Sunflowers attract many kinds of bees including this longhorn bee.

Conclusion

Without a well-structured base to the garden, the playfulness of plant collecting morphs into the kind of chaos that induces anxiety rather than artistic appreciation. But when you start with a clear framework, there’s room to overlay the pattern with a bit of whimsy and spontaneity.

A dynamic planting, changing from month to month, is engaging, it captivates with unanticipated moments as colors mingle, textures weave, lofty plants dwarf you, and curiosity reigns. A perennial planting doesn’t have to be just that. Stud it with boulders and evergreen subshrubs like Spanish lavender and with annuals and bulbs in every open niche. Especially when the planting is young, annuals provide much-needed instant satisfaction, but also the long-blooming zinnias feed butterflies, the salvias draw hummingbirds arrowing to their nectar, and the native long-horned bees love to work over the golden spiral of a sunflower head.

Especially in your front yard, it takes some confidence and even moral fortitude to go against the grain.
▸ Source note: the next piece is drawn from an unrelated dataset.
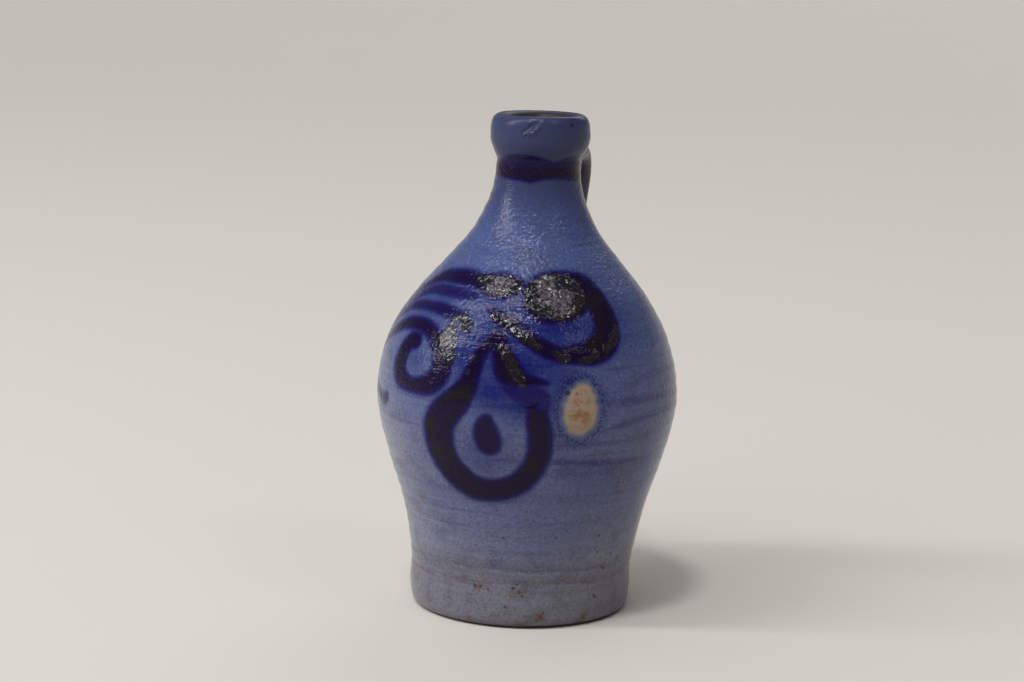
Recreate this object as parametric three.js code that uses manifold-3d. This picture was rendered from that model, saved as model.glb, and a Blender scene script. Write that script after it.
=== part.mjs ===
// A small salt-glazed stoneware jug: a body thrown in one piece, with a narrow neck and a rounded
// collar, and a pulled strap handle luted on behind with soft clay.
// Millimetres, +Z up. The origin lies under the middle of the belly, on the surface the jug stands on.
// The handle stands in the YZ plane behind the neck, and the decorated front faces -Y.

import * as THREE from "three";
import { mergeVertices } from "three/addons/utils/BufferGeometryUtils.js";
import Module from "manifold-3d";

// Driving dimensions of the body
const jugHeight = 210;
const bellyRadius = 63.9;
const bellyHeight = 92;
const footRadius = 47.4;
const contactRadius = 42.7;
const footEdgeRadius = 46.9;
const footEdgeHeight = 4;
const footEdgeRounding = 3.4;
const neckRadius = 17.5;
const creaseHeight = 191.5;
const collarRadius = 20.7;
const lipOuterRadius = 17.2;
const lipInnerRadius = 14.8;
const mouthRadius = 12.5;
const mouthRounding = 3.5;
const boreBottomHeight = 188.5;

// Thickness of the clay
const wallAtFoot = 6.8;
const wallAtNeck = 5.3;
const floorThickness = 8;
const floorCornerHeight = 22;
const floorCornerReach = 14;
const floorRise = 0.4;
const baseRingWidth = 8;
const baseHollow = 1.2;
const baseHollowSlope = 4;

// Two fine grooves cut in above the foot band while the pot turned
const grooveHeights = [19, 25.2];
const grooveDepth = 0.45;
const grooveHalfWidth = 0.9;

// Driving dimensions of the handle
const handleWidthAtNeck = 26;
const handleWidthAtShoulder = 18.5;
const handleThickness = 8;
const handleReach = 47;
const handleTopHeight = 191.5;
const shoulderJointRadius = 43.5;
const shoulderJointHeight = 141;
const thumbChannelDepth = 0.9;

// Soft clay between the handle and the wall
const lutingThickness = 1.5;
const pieceGap = 0.3;
const neckPadSize = new THREE.Vector3(15.2, 7.5, 7.8);
const shoulderPadSize = new THREE.Vector3(12.5, 15, 3.6);
const shoulderSlope = -0.87;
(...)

I’ve heard stories of disgruntled neighbors tacking up hand-scrawled notes of complaint about leaves left as mulch on the ground. Perceptions of beauty need to find some common ground among your neighbors. But, here’s the thing. When you start, when you do something a little different, rip up your lawn, plant natives, vegetables, flowers, all of it, you give them permission to explore what their own front yard could be without lawn. And each expression builds to support more insects and birds, more beauty and wonder, more life in your neighborhood.